I remember a few things from when I left Malaysia in March 1986. One was my Mum telling me a number of times to write. Keep in touch, she said, and she mentioned how she wished Por-por had kept in touch with the relatives in China. By not doing so, they’d cast off and sailed away in more ways than one. As Mum grew up, their little nucleus was all their universe. The offspring of Augustin Wong and Leong Mei Yoke were their own little family, bereft of cousins and aunts and uncles. It would have been so different had they corresponded with those in China.
Dad was a man of fewer words than his schoolteacher wife, but he too told me to write. He also told me to be thrifty and save on the luxuries but never to stint on food. ‘Make sure you’re never hungry. Take care of your health. And if you need anything, you have your brother there and you have us here. Write, let us know how you’re doing and if you need anything.’
And that was their farewell.
And I wrote. I was lonely, of course, but even so, we’d grown up appreciating the value of correspondence. Even when young, I had written to Margaret and Joe and Tony (whom I was closest to, for some reason) and we all eagerly awaited their letters and read them more than once.
So as I settled in to life down under, I wrote to friends and relatives. Aerogrammes were cheap but their front-and-back structure was simply inadequate for my loquacity and so I wrote sheets and sheets on Onion Skin instead, to 2 or 3 people a week. And though as I settled more and my correspondence tapered off a little, I never stopped.

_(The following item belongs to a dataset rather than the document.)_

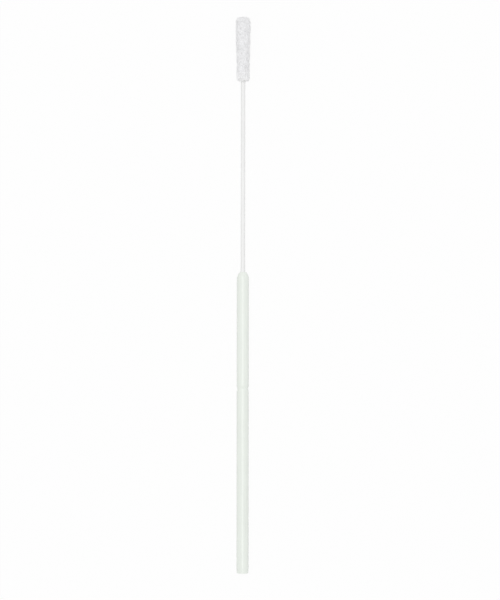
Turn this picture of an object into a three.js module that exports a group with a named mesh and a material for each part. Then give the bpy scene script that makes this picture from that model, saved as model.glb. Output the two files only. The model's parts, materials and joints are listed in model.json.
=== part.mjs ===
// A flocked specimen swab, in millimetres, +Z up.
//
// The stick is one injection moulding: a thick round handle, a groove where it is snapped, a
// blunt shoulder, a thin flexible shaft and a thickened head. The head carries a coat of short
// nylon fibres, standing out from it on a film of adhesive, which gathers into soft tufts.
//
// Both pieces are turned forms about the swab's own axis, local +Y, from the handle's end face
// at 0 to the crown of the tip. The swab lies as it would come to rest: on the end of its
// handle and on the fattest part of its tip.

import * as THREE from "three";

// Handle.
const handleDiameter = 3.24;
const gripLength = 49.7; // end face to the snap groove
const upperHandleLength = 29.7; // snap groove to the foot of the shoulder
const endTaperLength = 1.5; // the last stretch of the handle narrows a little
const endTaperDepth = 0.08;
const endEdgeRadius = 0.1;

// Snap groove, where the tip end is broken off.
const grooveWidth = 1.5;
const grooveDepth = 0.18;
const grooveRootRadius = 0.8;

// Shoulder.
const shoulderLength = 1.75;
const shoulderFilletRadius = 0.275; // in the corner between the shoulder and the shaft
const shoulderFullness = 0.5; // how far up the shoulder its curve turns in, 0 to 1

// Shaft.
const shaftDiameter = 1.15;
const shaftLength = 51.3; // bare shaft, shoulder to the lower end of the flock
const shaftRootLength = 8; // the stretch above the shoulder that is a little thicker
const shaftRootSwell = 0.025;

// Head, inside the flock.
const headClubDiameter = 2.55;
const headClubFromCrown = 3.6; // crown of the tip down to where the club is fattest
const headWaistDiameter = 2.08;
const headWaistFromFoot = 3.6; // lower end of the flock up to the waist
const headFootDiameter = 2.14;
const headFootConeLength = 0.7;
const headEndEdgeRadius = 0.45;

// Flock.
const flockLength = 17.55;
const pileHeight = 0.85; // length of the fibres that stand on the head
const glueFilm = 0.05; // clearance to the head that the adhesive fills
const skirtLength = 0.8; // pile that hangs down past the head
const skirtEdgeRadius = 0.85;

// Tufts that the fibres gather into.
const tuftPitch = 1.05;
const tuftScatter = 0.28; // furthest that a tuft strays from its even place
const tuftUnevenness = 0.07; // furthest that a tuft falls short of the full pile
const creaseDepth = 0.12; // sink of the surface halfway between two even tufts
const deepestCrease = 0.26;
const tuftPattern = 7; // which of the many chance layouts the tufts take

// Fineness of the faceted surfaces.
const facetsRound = 48;
const pileRowHeight = 0.27;
const headSideRows = 8;
const arcSteps = 4;

// Heights along the swab.
const handleLength = gripLength + upperHandleLength;
const shoulderTopHeight = handleLength + shoulderLength;
const flockFootHeight = shoulderTopHeight + shaftLength;
const crownHeight = flockFootHeight + flockLength;
const headEndHeight = crownHeight - pileHeight;
const headConeFootHeight = flockFootHeight + skirtLength;
const headConeTopHeight = headConeFootHeight + headFootConeLength;
const headWaistHeight = flockFootHeight + headWaistFromFoot;
const headClubHeight = crownHeight - headClubFromCrown;
const headEdgeHeight = headEndHeight - headEndEdgeRadius;

// Radii.
const handleRadius = handleDiameter / 2;
const shaftRadius = shaftDiameter / 2;
const shaftRootRadius = shaftRadius + shaftRootSwell;
const shoulderTopRadius = shaftRootRadius + shoulderFilletRadius;
const headClubRadius = headClubDiameter / 2;
const headWaistRadius = headWaistDiameter / 2;
const headFootRadius = headFootDiameter / 2;

const { degToRad, smoothstep, lerp, seededRandom } = THREE.MathUtils;

// An arc of an outline, in degrees from the outward direction towards the tip.
function arc(centreRadius, centreHeight, radius, fromDegrees, toDegrees, steps = arcSteps) {
  const points = [];
  for (let step = 0; step <= steps; step++) {
    const angle = degToRad(lerp(fromDegrees, toDegrees, step / steps));
    points.push(
      new THREE.Vector2(
        centreRadius + radius * Math.cos(angle),
        centreHeight + radius * Math.sin(angle),
      ),
    );
  }
  return points;
}

// Turns an outline about the swab's axis, with one flat facet facing down.
function turned(outline) {
  return new THREE.LatheGeometry(outline, facetsRound, Math.PI / facetsRound);
}

// A wide V-shaped groove with a round root, cut into a cylinder. The roundest root that fits is
// the one arc that passes through both edges of the groove.
function grooveOutline(surfaceRadius, height) {
  const halfWidth = grooveWidth / 2;
  const roundestRoot = (halfWidth ** 2 + grooveDepth ** 2) / (2 * grooveDepth);
  const rootRadius = Math.min(grooveRootRadius, 0.99 * roundestRoot);
  const rootCentre = surfaceRadius - grooveDepth + rootRadius;
  const edgeToCentre = Math.hypot(surfaceRadius - rootCentre, halfWidth);
  const edgeAngle = Math.atan2(halfWidth, surfaceRadius - rootCentre);
  const tangentAngle = edgeAngle + Math.acos(rootRadius / edgeToCentre);
  const tangentDegrees = THREE.MathUtils.radToDeg(tangentAngle);
  return [
    new THREE.Vector2(surfaceRadius, height - halfWidth),
    ...arc(rootCentre, height, rootRadius, 360 - tangentDegrees, tangentDegrees),
    new THREE.Vector2(surfaceRadius, height + halfWidth),
  ];
}

// The handle narrows to its flat end face with a small rounded edge.
function handleOutline() {
  const endRadius = handleRadius - endTaperDepth;
  return [
    new THREE.Vector2(0, 0),
    ...arc(endRadius - endEdgeRadius, endEdgeRadius, endEdgeRadius, -90, 0),
    new THREE.Vector2(handleRadius, endTaperLength),
    ...grooveOutline(handleRadius, gripLength),
  ];
}

// The shoulder leaves the handle smoothly and turns in to a small step at the shaft's fillet.
function shoulderOutline() {
  const curve = new THREE.QuadraticBezierCurve(
    new THREE.Vector2(handleRadius, handleLength),
    new THREE.Vector2(handleRadius, handleLength + shoulderLength * shoulderFullness),
    new THREE.Vector2(shoulderTopRadius, shoulderTopHeight),
  );
  const filletCentreHeight = shoulderTopHeight + shoulderFilletRadius;
  const fillet = arc(shoulderTopRadius, filletCentreHeight, shoulderFilletRadius, 270, 180);
  return [...curve.getPoints(2 * arcSteps), ...fillet.slice(1)];
}

// The head is a slim club: fattest near its end, with a waist low down and a slight foot.
function headRadiusAt(height) {
  const swell = smoothstep(height, headWaistHeight, headClubHeight);
  const flare = smoothstep(headWaistHeight - height, 0, headWaistFromFoot);
  return (
    headWaistRadius +
    (headClubRadius - headWaistRadius) * swell +
    (headFootRadius - headWaistRadius) * flare
  );
}

// The side of the head between two heights, moved out by a distance.
function headSide(offset, fromHeight, toHeight, rows) {
  const points = [];
  for (let row = 0; row <= rows; row++) {
    const height = lerp(fromHeight, toHeight, row / rows);
    points.push(new THREE.Vector2(headRadiusAt(height) + offset, height));
  }
  return points;
}

// The head's flat end and its rounded edge, moved out by a distance.
function headEnd(offset, steps = arcSteps) {
  const flatRadius = headClubRadius - headEndEdgeRadius;
  return arc(flatRadius, headEdgeHeight, headEndEdgeRadius + offset, 0, 90, steps);
}

// The whole head from its cone up, moved out by a distance: the moulding, and the pocket for it.
function headOutline(offset) {
  return [
    new THREE.Vector2(shaftRadius + offset, headConeFootHeight),
    ...headSide(offset, headConeTopHeight, headEdgeHeight, headSideRows),
    ...headEnd(offset).slice(1),
    new THREE.Vector2(0, headEndHeight + offset),
  ];
}

// The shaft thins gently above its root and then runs straight to the head.
function makeMouldedStick() {
  const rootEnd = new THREE.Vector2(shaftRadius, shoulderTopHeight + shaftRootLength);
  const outline = [...handleOutline(), ...shoulderOutline(), rootEnd, ...headOutline(0)];
  const plastic = new THREE.MeshStandardMaterial({
    color: 0xedf2ec,
    roughness: 0.4,
    metalness: 0,
  });
  const stick = new THREE.Mesh(turned(outline), plastic);
  stick.name = "moulded_stick";
  return stick;
}

// Surface of the pile, from the mouth round the shaft to the middle of the crown.
function pileOutline() {
  const mouthRadius = shaftRadius + glueFilm;
  const sideFoot = flockFootHeight + skirtEdgeRadius;
  const skirtRadius = headRadiusAt(sideFoot) + pileHeight;
  const underside = skirtRadius - skirtEdgeRadius;
  const undersideRows = Math.ceil((underside - mouthRadius) / pileRowHeight);
  const sideRows = Math.ceil((headEdgeHeight - sideFoot) / pileRowHeight);
  const crownEdge = headEnd(pileHeight, 2 * arcSteps);
  const crownRadius = headClubRadius - headEndEdgeRadius;
  const crownRows = Math.ceil(crownRadius / pileRowHeight);
  const points = [];
  for (let row = 0; row < undersideRows; row++) {
    const radius = lerp(mouthRadius, underside, row / undersideRows);
    points.push(new THREE.Vector2(radius, flockFootHeight));
  }
  points.push(...arc(underside, sideFoot, skirtEdgeRadius, -90, 0));
  points.push(...headSide(pileHeight, sideFoot, headEdgeHeight, sideRows).slice(1));
  points.push(...crownEdge.slice(1));
  for (let row = crownRows - 1; row >= 0; row--) {
    points.push(new THREE.Vector2(crownRadius * (row / crownRows), crownHeight));
  }
  return points;
}

// Where the tufts stand: an even spiral over the pile's whole surface, each a little astray.
function layTufts(outline) {
  const areaUpTo = [0];
  for (let i = 1; i < outline.length; i++) {
    const slant = outline[i].distanceTo(outline[i - 1]);
    areaUpTo.push(areaUpTo[i - 1] + Math.PI * (outline[i].x + outline[i - 1].x) * slant);
  }
  const wholeArea = areaUpTo[areaUpTo.length - 1];
  const tuftArea = tuftPitch * tuftPitch * Math.sin(degToRad(60));
  const tuftCount = Math.round(wholeArea / tuftArea);
  const goldenAngle = Math.PI * (3 - Math.sqrt(5));
  const stray = () => (2 * seededRandom() - 1) * tuftScatter;
  const tufts = [];
  seededRandom(tuftPattern);
  for (let tuft = 0; tuft < tuftCount; tuft++) {
    const area = ((tuft + 0.5) / tuftCount) * wholeArea;
    const band = areaUpTo.findIndex((upTo) => upTo >= area);
    const share = (area - areaUpTo[band - 1]) / (areaUpTo[band] - areaUpTo[band - 1]);
    const place = outline[band - 1].clone().lerp(outline[band], share);
    const angle = tuft * goldenAngle;
    tufts.push({
      crown: new THREE.Vector3(
        place.x * Math.sin(angle) + stray(),
        place.y + stray(),
        place.x * Math.cos(angle) + stray(),
      ),
      shortfall: tuftUnevenness * seededRandom(),
    });
  }
  return tufts;
}

// How far the pile sinks at a point: least at the crown of the nearest tuft.
function sinkAt(point, tufts) {
  const steepness = creaseDepth / (tuftPitch / 2) ** 2;
  let sink = deepestCrease;
  for (const tuft of tufts) {
    sink = Math.min(sink, tuft.shortfall + steepness * tuft.crown.distanceToSquared(point));
  }
  return sink;
}

// The coat of fibres: a pocket that fits over the head, inside a surface of soft tufts.
function makeFlockedTip() {
  const pocket = headOutline(glueFilm).reverse();
  const pile = pileOutline();
  const outline = [...pocket, ...pile];
  const mouthIndex = pocket.length;
  const crownIndex = outline.length - 1;
  const geometry = turned(outline);
  const tufts = layTufts(pile);
  const position = geometry.getAttribute("position");
  const normal = geometry.getAttribute("normal");
  const point = new THREE.Vector3();
  const inward = new THREE.Vector3();
  for (let i = 0; i < position.count; i++) {
    const outlineIndex = i % outline.length;
    if (outlineIndex < mouthIndex) continue;
    point.fromBufferAttribute(position, i);
    inward.fromBufferAttribute(normal, i).negate();
    if (outlineIndex === mouthIndex) inward.set(0, 1, 0);
    if (outlineIndex === crownIndex) inward.set(0, -1, 0);
    point.addScaledVector(inward, sinkAt(point, tufts));
    position.setXYZ(i, point.x, point.y, point.z);
  }
  geometry.computeVertexNormals();
  const nylon = new THREE.MeshStandardMaterial({
    color: 0xf1f1f3,
    roughness: 1,
    metalness: 0,
  });
  const flock = new THREE.Mesh(geometry, nylon);
  flock.name = "flocked_tip";
  return flock;
}

// The swab leans by the angle at which the handle's end and the fattest tip both touch down.
function restingTilt() {
  const tipRadius = headClubRadius + pileHeight;
  return Math.atan2(tipRadius - handleRadius, headClubHeight - endTaperLength);
}

function makeSwab() {
  const swab = new THREE.Group();
  swab.rotation.x = restingTilt();
  swab.add(makeMouldedStick(), makeFlockedTip());
  return swab;
}

// The origin is under the swab's axis, halfway along it, on the surface that it lies on.
function laidOnOrigin(object) {
  const box = new THREE.Box3().setFromObject(object, true);
  const middle = box.getCenter(new THREE.Vector3());
  object.position.sub(new THREE.Vector3(0, middle.y, box.min.z));
  return object;
}

const part = new THREE.Group();
part.name = "specimen_swab";
part.add(laidOnOrigin(makeSwab()));

export default part;
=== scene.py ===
# %% [markdown]
# # A flocked specimen swab
#
# A specimen swab is two things. The stick is one plastic moulding: a thick round handle, a
# groove where it is snapped, a blunt shoulder and a thin shaft. The tip is a coat of short
# nylon fibres, which an electric field has shot end-on into glue on the stick's head, so that
# they stand up like the pile of velvet.
#
# The solids of both are already made and packed. They fix every size and place, and this
# script only gives them their looks. It is read from top to bottom, one cell at a time.

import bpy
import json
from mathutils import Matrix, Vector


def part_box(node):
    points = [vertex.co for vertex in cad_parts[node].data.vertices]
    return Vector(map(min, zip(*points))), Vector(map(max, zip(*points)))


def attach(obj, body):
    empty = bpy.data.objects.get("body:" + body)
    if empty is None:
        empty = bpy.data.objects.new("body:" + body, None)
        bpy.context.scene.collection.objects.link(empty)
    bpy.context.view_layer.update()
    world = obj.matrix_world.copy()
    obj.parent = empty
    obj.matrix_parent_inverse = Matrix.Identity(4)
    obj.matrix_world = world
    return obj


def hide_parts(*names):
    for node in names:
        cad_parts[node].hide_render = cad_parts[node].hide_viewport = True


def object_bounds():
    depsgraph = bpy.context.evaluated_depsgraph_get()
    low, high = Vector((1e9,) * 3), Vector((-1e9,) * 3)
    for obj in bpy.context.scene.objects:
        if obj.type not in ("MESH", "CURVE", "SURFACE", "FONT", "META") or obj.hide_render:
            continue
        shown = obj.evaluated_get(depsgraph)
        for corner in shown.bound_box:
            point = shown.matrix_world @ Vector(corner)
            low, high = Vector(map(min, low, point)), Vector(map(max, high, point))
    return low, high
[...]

Writing to keep in touch is still very important to me. I have kept many of the letters I received. I have letters from my mother telling me about what was going on in her newly-retired life, or the dog at home, or her worries about my brothers and sisters.
Late in 1986, I even received a letter from my father, neatly typewritten, detailing a reply to my request for him to help me check prices for a flash for my camera (they were cheaper in KL and a cousin would bring it over). He reminded me to make sure I was eating enough…
Mr brothers and sisters wrote too, each in their own style, all appreciated greatly to this day.
I think though, one card I received from a friend sums it all up quite nicely. I had arrived in Sydney early one morning and was met at the airport by Joe. He drove us back to his house - and my new home for the next year - in Drummoyne and I looked out at all the unfamiliar streets, signs, cars, buildings whizzing by... We finally arrived and he parked on the street in front of a single-storey red-brick house with a little gate you could almost just step over at the front. I walked in after him then paused at the door and asked in the most Malaysian of ways ‘Err, Joe, where do I put my shoes?’
‘In your room’ he replied, a little surprised I had asked. And then added ‘Oh, yeah we walk in with our shoes. And oh, you have a letter’ and picked up a beige envelope lying on the sideboard and passed it to me.
‘Who on earth?…’ I thought as I put my things down and opened the envelope. Inside was a card filled with words from a very dear friend, Yuen Mei, whom I had kept in touch with regularly. She had just graduated and would be leaving Melbourne for home in Malaysia in a couple of weeks. She wrote to me to say she hoped I was settling in better than she did in her first few months. And she remembered how lost she felt and then thought that it would be so nice if I, on my first day in a new and bewildering environment, would have something familiar to greet me - a letter from a friend.
It remains one of the sweetest things anyone has ever done for me and I still have that card. I’m so glad she kept in touch.
Now with our instant communication, it saddens me that so many of us forget how precious a few words of greetings can be. In an age when it takes such little effort to ask after someone, or to send a note telling a loved one how your day went, it seems we now find it harder to correspond than 30 years ago when I wrote in long hand, on Onion Skin paper, put it all in an envelope and addressed it, affixed a few stamps and walked down the road to stick it in a letter box. Those words, carrying all my thoughts and feelings would take days to get to their destination and a reply would take a similar time to arrive.
But when it did, I’d devour it, then savour it a second time. They weren’t just words. They were a person’s most intimate thoughts, ideas, feelings. They were a connection, and a way of expressing ‘I care for you, my son/brother/cousin/friend…’
And though now WhatsApp and emails have replaced Onion Skin and video calls are so easy to make, I still regularly make the effort. I keep in touch. Like Mum and Dad always told me to.